The conductor will then shut the door. Now, he wriggles his torso out of the window of the cabin door, standing in and looking out atop the matatu for another indicated traveler. The driver now reverses the matatu; and if there is no passenger, stops and/or again goes forward.

Depending on the appearance of the intending travelers, this scenario can be repeated a number of times, until the matatu fills up with the travelers. Do not consider the time wasted! These days, from the outskirts of Kampala, like Mukono, Kawempe, Nateete, etc., into the center of the city takes roughly two hours on the clogged roads and streets.

It is estimated that 2.5 million people travel to Kampala everyday to work; that number multiplied by the two hours comes to five million wasted hours daily.

Assuming each person is taxed UGX 100 from the profits of that time of work everyday that will translate to  UGX 500 million. Yearly, that would put a colossal amount of money into the national treasury – that is, if one removed this one transportation sector bottleneck!

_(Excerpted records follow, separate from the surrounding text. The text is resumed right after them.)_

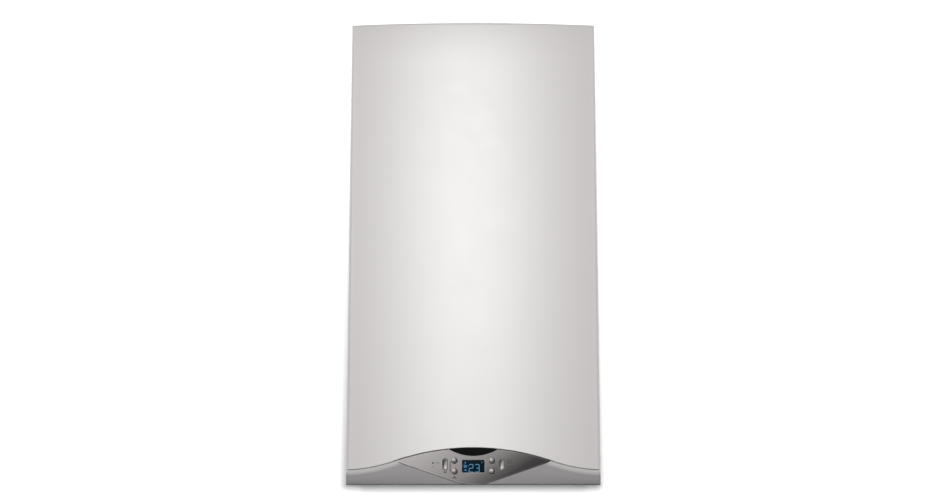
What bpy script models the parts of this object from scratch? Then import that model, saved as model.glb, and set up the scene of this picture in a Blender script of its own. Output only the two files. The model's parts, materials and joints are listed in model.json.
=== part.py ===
# Wall-hung condensing boiler, built as separate pieces.
# Metres, +Z up, the front faces -Y and the wall's face is y = 0. Every height below is a height above the
# casing's lower edge; the origin of the finished part is the middle of the wall bracket's back face.
import math

import bmesh
import bpy
from mathutils import Matrix, Vector

# Casing
CASE_WIDTH = 0.440
CASE_HEIGHT = 0.820
CASE_DEPTH = 0.385
FRONT_BULGE = 0.015
CORNER_BEND = 0.006
TOP_BEND = 0.004
SHEET = 0.002
COVER_RETURN = 0.022
TONGUE_DEPTH = 0.011
HANG_DROP = 0.080
GAP = 0.0003
SHUT_LINE = 0.001
SCREW_HEAD_RADIUS = 0.004
SCREW_RISE = 0.020
EDGE_SOFTENING = 0.0005
SIDE_SLOTS = 4
SLOT_LENGTH = 0.060
SLOT_WIDTH = 0.0045
SLOT_PITCH = 0.012
SLOT_FROM_WALL = 0.040
SLOT_HEIGHT = 0.050

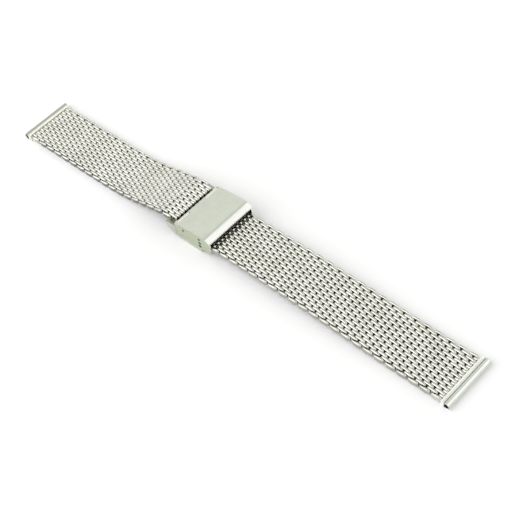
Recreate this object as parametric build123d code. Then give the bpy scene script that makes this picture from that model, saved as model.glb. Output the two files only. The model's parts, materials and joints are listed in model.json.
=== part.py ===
from build123d import *
import math
import os

# Milanese mesh watch band, closed at its sliding clasp and lying on a table.
# +X runs along the band to the end of the long side, +Z is up, and Y = 0 is the middle of its width.
# The band's box has its bottom centre at the origin. Lengths are millimetres, angles are degrees.
# The clasp is drawn about the cover's hinge pin at x = 0, and everything is centred at the end.

# Strap and mesh
lug_width = 18.0
lug_side_play = 0.1
mesh_side_inset = 0.3
mesh_thickness = 2.0
coil_spacing = 1.95
coils_per_link = 4
coils_beside_connector = 3
coils_beside_short_lug = 6
coils_through_clasp = 9
short_side_links = 8
long_side_links = 10
link_gap = 0.08
link_lip = 0.85

# Relief of the mesh: a groove across it at each coil, and a notch at its edges between two end bends
row_groove_radius = 0.6
row_groove_depth = 0.35
coils_per_end_bend = 2
edge_notch_radius = 0.45

# How far each link drops, as a share of its side's whole drop to the table
short_side_drop_shares = (0.34, 0.38, 0.22, 0.06)
long_side_drop_shares = (0, 0.04, 0.08, 0.13, 0.17, 0.20, 0.18, 0.13, 0.07)

# Lug ends
lug_tube_radius = 1.15
lug_bore_radius = 0.85
lug_flange_length = 0.6
lug_flange_rise = 0.08
lug_groove_depth = 0.2

# Locking plate, its pivot and its cam
plate_sheet = 0.6
plate_left = 0.35
pivot_inset = 3.1
pivot_height = 1.0
pivot_radius = 0.3
pivot_barrel_radius = 0.5
cam_half_length = 0.45
cam_gap = 0.1
cam_half_width = 6.5
plate_side_play = 0.45
plate_top_gap = 0.25
flange_sheet = 0.5
flange_pivot_gap = 1.4

# Slider
floor_height = 1.6
floor_sheet = 0.75
mesh_under_gap = 0.1
mesh_over_gap = 0.08
bridge_sheet = 0.4
slider_side_gap = 0.1
cheek_sheet = 0.55
nose_left = 4.7
nose_middle_place = 3.9
nose_middle_height = 2.05
nose_low = 0.8
nose_low_place = 1.7
nose_foot_height = 1.3
nose_cover_gap = 0.12
bridge_inset = 1.8
floor_inset = 0.6
cam_window_left = 1.75
cam_window_right = 0.8
ear_sheet = 0.5
ear_inset = 0.3
ear_half_length = 0.7
pivot_ear_half_length = 0.62
pin_hole_gap = 0.03

# Connector, hook and hinge between the short side and the cover
connector_gap = 0.07
connector_sheet = 0.3
connector_side_inset = 0.1
hook_gap = 0.05
hook_bar_radius = 0.35
hook_bar_place = 3.1
hook_side_gap = 0.25
hook_shoulder_gap = 0.3
barrel_radius = 0.6
barrel_gap = 0.1
hinge_pin_radius = 0.3
end_bar_sheet = 0.35
end_bar_below_axis = 0.15
tongue_half_width = 3.5
knuckle_gap = 0.1

# Cover
cover_sheet = 0.5
cover_side_sheet = 0.5
cover_side_gap = 0.05
cover_reach = 14.4
cover_edge = 0.72
cover_edge_rise = 0.66
cover_mid_share = 0.41
cover_mid_rise = 1.42
cover_crown_share = 0.736
cover_crown_rise = 1.68
cover_curl_share = 0.889
cover_curl_rise = 1.36
cover_lip_rise = 0.45
side_floor_gap = 0.1
side_corner_cut = 2.1
side_corner_height = 3.3
snap_inset = 4.4
snap_height = 5.85
snap_radius = 0.45
snap_depth = 0.28
snap_ear_gap = 0.06
snap_ear_top = 0.6
bar_mark_height = 5.42
bar_mark_place = 3.05
slot_length = 1.0
slot_height = 0.42
upper_slot_inset = 4.45
upper_slot_height = 4.3
lower_slot_inset = 4.65
lower_slot_height = 2.8

# Tail of the long side
tail_place = 3.3
tail_bar_length = 0.5

overrun = 1.0

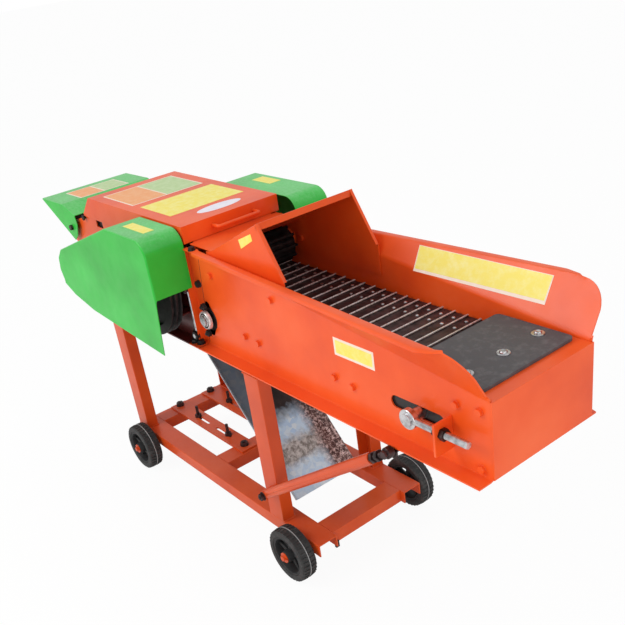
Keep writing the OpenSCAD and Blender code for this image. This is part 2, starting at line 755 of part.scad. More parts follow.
module slats() paint(dark) for (k = [0:slat_n - 1]) on_loop((k + 0.5) * slat_p) {
  translate([-slat_w / 2, -in_h + 9, band_h]) cube([slat_w, 2 * in_h - 18, 3]);
  translate([-slat_w / 2, -in_h + 9, band_h + 3]) cube([3, 2 * in_h - 18, 5]);
}

module slat_rivets() paint(steel) for (k = [0:slat_n - 1]) on_loop((k + 0.5) * slat_p) {
  for (s = [-1, 1]) for (t = [-1, 1]) translate([4, s * chain_gap / 2 + t * 19, band_h + 3]) {
    cylinder(r1 = 5, r2 = 3.5, h = 2.5);
  }
}

pad_x0 = trough_end - 226;
module rubber_pad() paint(dark) difference() {
  box(pad_x0, trough_end - 31, -in_h + 9, in_h - 9, deck_z, deck_z + 8);
  for (y = [-105, 0, 105]) translate([trough_end - 95, y, deck_z - 1]) cylinder(r = 5.5, h = 20);
}

module pad_bolts() paint(steel) for (y = [-105, 0, 105]) {
  translate([trough_end - 95, y, deck_z - 13]) cylinder(r = 5, h = 26);
  translate([trough_end - 95, y, deck_z + 8]) cylinder(r = 14, h = 2);
  translate([trough_end - 95, y, deck_z + 10]) cylinder(r1 = 8, r2 = 5, h = 4);
  translate([trough_end - 95, y, deck_z - 11]) cylinder(r = 9, h = 8, $fn = 6);
}

pulley_r = 145;
pulley_y = -body_h - lip_w - 4;
module rotor_shaft() paint(steel) {
  ycyl(rotor_x, rotor_z, shaft_d / 2, pulley_y - 50, body_h + 50);
  gear_teeth(rotor_x, rotor_z, pinion_n, 0, body_h + 21, 22, 0);
}

module rotor() paint(dark) for (y = [-108, -4, 100]) difference() {
  ycyl(rotor_x, rotor_z, 92, y, y + 8);
  ycyl(rotor_x, rotor_z, shaft_d / 2 + fix_gap, y - 1, y + 9);
}

module knives() paint(steel) for (k = [0:3]) rotate_about(rotor_x, rotor_z, 20 + 90 * k) {
  for (y = [-100, 4]) box(rotor_x + 30, rotor_x + 86, y + eps, y + 96 - eps, rotor_z - 5, rotor_z + 5);
  box(rotor_x + 92.5, rotor_x + rotor_r, -in_h + 6, in_h - 6, rotor_z - 4, rotor_z + 4);
  for (y = [-100, 4]) box(rotor_x + 86, rotor_x + 92.5, y + 0.3, y + 95.7, rotor_z - 4, rotor_z + 4);
}

module main_pulley() paint(dark) translate([rotor_x, pulley_y, rotor_z]) rotate([90, 0, 0]) rotate_extrude() {
  polygon([[shaft_d / 2 + fix_gap, 0], [32, 0], [32, 12], [pulley_r - 26, 12], [pulley_r - 26, 0],
    [pulley_r, 0], [pulley_r, 3], [pulley_r - 11, 6], [pulley_r - 11, 12], [pulley_r, 15],
    [pulley_r, 19], [pulley_r - 11, 22], [pulley_r - 11, 28], [pulley_r, 31], [pulley_r, 34],
    [pulley_r - 26, 34], [pulley_r - 26, 22], [32, 22], [32, 46], [shaft_d / 2 + fix_gap, 46]]);
}

// Involute tooth flank points, from the base circle to the tip
function flank(rb, ro, n) = [for (k = [0:n]) let (t = sqrt(pow(ro / rb, 2) - 1) * k / n * 180 / PI)
  [rb * (cos(t) + t * PI / 180 * sin(t)), rb * (sin(t) - t * PI / 180 * cos(t))]];
function turn(p, a) = [p[0] * cos(a) - p[1] * sin(a), p[0] * sin(a) + p[1] * cos(a)];

// Spur gear with its first tooth at the angle a0, thinned for backlash
module gear_teeth(x, z, n, a0, y0, w, bore) {
  r = gear_m * n / 2;
  rb = r * cos(20);
  ro = r + gear_m * 0.9;
  rr = r - gear_m * 1.2;
  inv = (tan(20) - 20 * PI / 180) * 180 / PI;
  half = 90 / n - 0.12 * 180 / PI / r;
  f = flank(rb, ro, 4);
  translate([x, y0 + w, z]) rotate([90, 0, 0]) difference() {
    linear_extrude(w) polygon([for (k = [0:n - 1]) each concat(
      [turn([min(rr, rb - 0.1), 0], a0 + 360 * k / n - half - inv - 0.6)],
      [for (p = f) turn(p, a0 + 360 * k / n - half - inv)],
      [for (i = [4:-1:0]) turn([f[i][0], -f[i][1]], a0 + 360 * k / n + half + inv)],
      [turn([min(rr, rb - 0.1), 0], a0 + 360 * k / n + half + inv + 0.6)])]);
    if (bore > 0) translate([0, 0, -1]) cylinder(r = bore, h = w + 2);
  }
}

// Gear and small sprocket that turn together on the stub of the far side plate
module counter_gear() paint(steel) {
  a0 = gear_dir + 180 + (180 + pinion_n * gear_dir) / gear_n;
  gear_teeth(gear_x, gear_z, gear_n, a0, body_h + 22, 20, 11 + run_gap);
  hub_ring(gear_x, gear_z, body_h + 42, body_h + 60, 20, 11 + run_gap);
  sprocket(gear_x, gear_z, body_h + 52, drive_r - 7, 14, 8, 15);
}

module drive_chain() paint(dark) translate([gear_x, body_h + 52, gear_z]) rotate([0, -drive_a, 0]) {
  n = round((2 * drive_d + 2 * PI * drive_r) / (2 * PI * drive_r / 14));
  for (t = [-1, 1]) slab(t * 7 - 1, 2) difference() {
    stadium(0, drive_d, 0, drive_r + 6);
    stadium(0, drive_d, 0, drive_r - 6);
  }
  for (k = [0:n - 1]) on_belt((k + 0.5) * (2 * drive_d + 2 * PI * drive_r) / n, drive_d, drive_r) {
    translate([0, -6.2, 0]) rotate([-90, 0, 0]) cylinder(r = 5, h = 12.4);
  }
}

module upper_roller() paint(dark) {
  ycyl(roller_x, roller_z, 12.5, -in_h + 8, in_h - 8);
  difference() {
    ycyl(roller_x, roller_z, 40, -in_h + 26, in_h - 26);
    ycyl(roller_x, roller_z, 12.5 + fix_gap, -in_h, in_h);
  }
  for (k = [0:9]) rotate_about(roller_x, roller_z, 36 * k) {
    box(roller_x + 38, roller_x + 50, -in_h + 26, in_h - 26, roller_z - 3, roller_z + 3);
  }
}

module roller_arms() paint(orange) both() difference() {
  union() {
    slab(-in_h + 9, 8) polygon([[arm_x, arm_z - 14], [arm_x, arm_z + 4], [roller_x + 20, roller_z + 24],
      [roller_x + 20, roller_z - 16], [roller_x - 16, roller_z - 16]]);
    ycyl(arm_x, arm_z, 12, -in_h + 9, -in_h + 17);
  }
  ycyl(roller_x, roller_z, 12.5 + run_gap, -in_h, 0);
  ycyl(arm_x, arm_z, 6 + run_gap, -in_h, 0);
}

// Arm pivots, along with the near rod that presses the upper roller down
module press_rods() paint(steel) {
  both() ycyl(arm_x, arm_z, 6, -in_h, -in_h + 17);
  y = -body_h - 12;
  rod_x = trough_x0 - 8;
  rod_z = floor_z + 24;
  rod_h = 131;
  rod_lean = 6;
  for (q = [[rod_x - rod_lean, rod_z + rod_h], [rod_x, rod_z]]) {
    ycyl(q[0], q[1], 6.5, y - 6, -body_h);
    yhex(q[0], q[1], 12, y - 13, y - 6);
  }
  translate([rod_x, y, rod_z]) rotate([0, -atan2(rod_lean, rod_h), 0]) cylinder(r = 5, h = rod_h);
}

module body_bolts() paint(orange) {
  for (q = [[647, 218], [906, 213], [762, 78], [820, 76], [1114, 78], [1174, 73], [1478, 140],
    [1536, 145], [1537, 20]]) both() {
    ycyl(q[0], floor_z + q[1], 9, -body_h - 2, -body_h);
    yhex(q[0], floor_z + q[1], 15, -body_h - 8, -body_h - 2);
  }
}

base_rails();
cross_channels();
rear_legs();
front_legs();
top_channels();
axles();
tyre_nf();
tyre_nr();
tyre_ff();
tyre_fr();
wheel_nf();
wheel_nr();
wheel_ff();
wheel_fr();
motor_bars();
motor_bolts();
trough_near();
trough_far();
slide_bed();
end_deck();
feed_hood();
chamber_near();
chamber_far();
concave();
chamber_front();
shear_bar();
lid();
lid_handle();
hinge_pins();
rear_hood();
hood_pivots();
belt_guard();
gear_guard();
chute();
stay_tube();
stay_screw();
takeup_brackets();
takeup_nuts();
takeup_screws();
tail_shaft();
tail_sprockets();
head_shaft();
head_sprockets();
flange_bearings();
chains();
slats();
slat_rivets();
rubber_pad();
pad_bolts();
rotor_shaft();
rotor();
knives();
main_pulley();
counter_gear();
drive_chain();
upper_roller();
roller_arms();
press_rods();
body_bolts();
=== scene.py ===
import json
from math import atan2, copysign, cos, degrees, pi, radians, sin, sqrt, tau
import bpy
from mathutils import Matrix, Vector


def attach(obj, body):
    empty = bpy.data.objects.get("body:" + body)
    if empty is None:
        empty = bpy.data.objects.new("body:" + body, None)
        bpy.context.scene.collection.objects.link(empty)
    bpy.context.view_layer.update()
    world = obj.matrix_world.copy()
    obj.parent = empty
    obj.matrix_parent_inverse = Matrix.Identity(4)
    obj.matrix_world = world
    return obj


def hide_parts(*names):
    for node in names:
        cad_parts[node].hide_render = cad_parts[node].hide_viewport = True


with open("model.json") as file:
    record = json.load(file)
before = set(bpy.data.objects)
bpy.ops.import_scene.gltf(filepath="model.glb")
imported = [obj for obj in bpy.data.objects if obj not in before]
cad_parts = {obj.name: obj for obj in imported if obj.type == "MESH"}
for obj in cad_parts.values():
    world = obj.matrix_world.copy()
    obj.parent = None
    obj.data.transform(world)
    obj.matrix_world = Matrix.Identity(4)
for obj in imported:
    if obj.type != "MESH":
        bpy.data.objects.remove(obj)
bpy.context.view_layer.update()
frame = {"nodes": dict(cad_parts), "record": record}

cad = frame["nodes"]
mm = 0.001
moveBy, turnBy = Matrix.Translation, Matrix.Rotation
middle = 592.5  # from the rear end of the base rails to the middle of the machine, in millimetres
slotOf = {part["node"]: part["material_slot"] for part in frame["record"]["subparts"]}
bodyOf = {node: body for body, members in frame["record"]["behaviour"]["bodies"].items() for node in members}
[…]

Precently, the Parliamentary Finance Committee is tussling with the Minister of State for Finance, David Bahati, of taxing Sim cards, increasing the price of fuel and ratcheting up the charges on agricultural produce, as a claim of taxing citizens from personal profits accruing from these economic activities.

He and his Ministry of Finance colleagues are not considering and taking a hard statistical look at the wastages and inadequacies that the country is incurring from bungled non-planning.

The regime oligarchs, apparatchiks, hangers-on and sycophants constantly sermonize the citizens about the steady progress the country is experiencing. They posit false figures about the performance of the economy for the achievement of he imagined middle income status for all the people.

They often announce the promise of impending development projects, never announcing their completion.  If there are half-hearted completions, they are more than ever, botched. It gets down to promises, other promises and more promises!

Bahati has been saying that the tax money being raised is intended for infrastructure development; there is talk of the “oil  roads”, yet other roads in the countryside are almost, if not impassable – thanks to the excuse of the present rains! This has been going on for more than 20 years of the 32 years of the lifetime of the regime.

Often reference is made to China and the Asian Tiger economies, developing in a period of two decades, and it is gleefully forgotten that the NRM regime has exceeded that time frame by more than a decade.

So, if there is “Steady Progress”, where is the indication for it? The argument is that one progresses from a point of inadequacy to that of a reasonable acquisition; but even by the regime’s own statistics, this is sorely lacking.

Previous “backward” regimes had Five Year Development Plans; and there were indications that there was something to show for them. The “enlightened” NRM regime has ignored this precept, to the chagrin of “these Ugandans”.

The conclusion is that: it is not happening! The example in the matatu taxi transport sector is very appropriate. If at all, the economy is going forward and backward, simply revolving on the same spot, while wasting valuable time to reach the destination in what would-be the planned and anticipated time.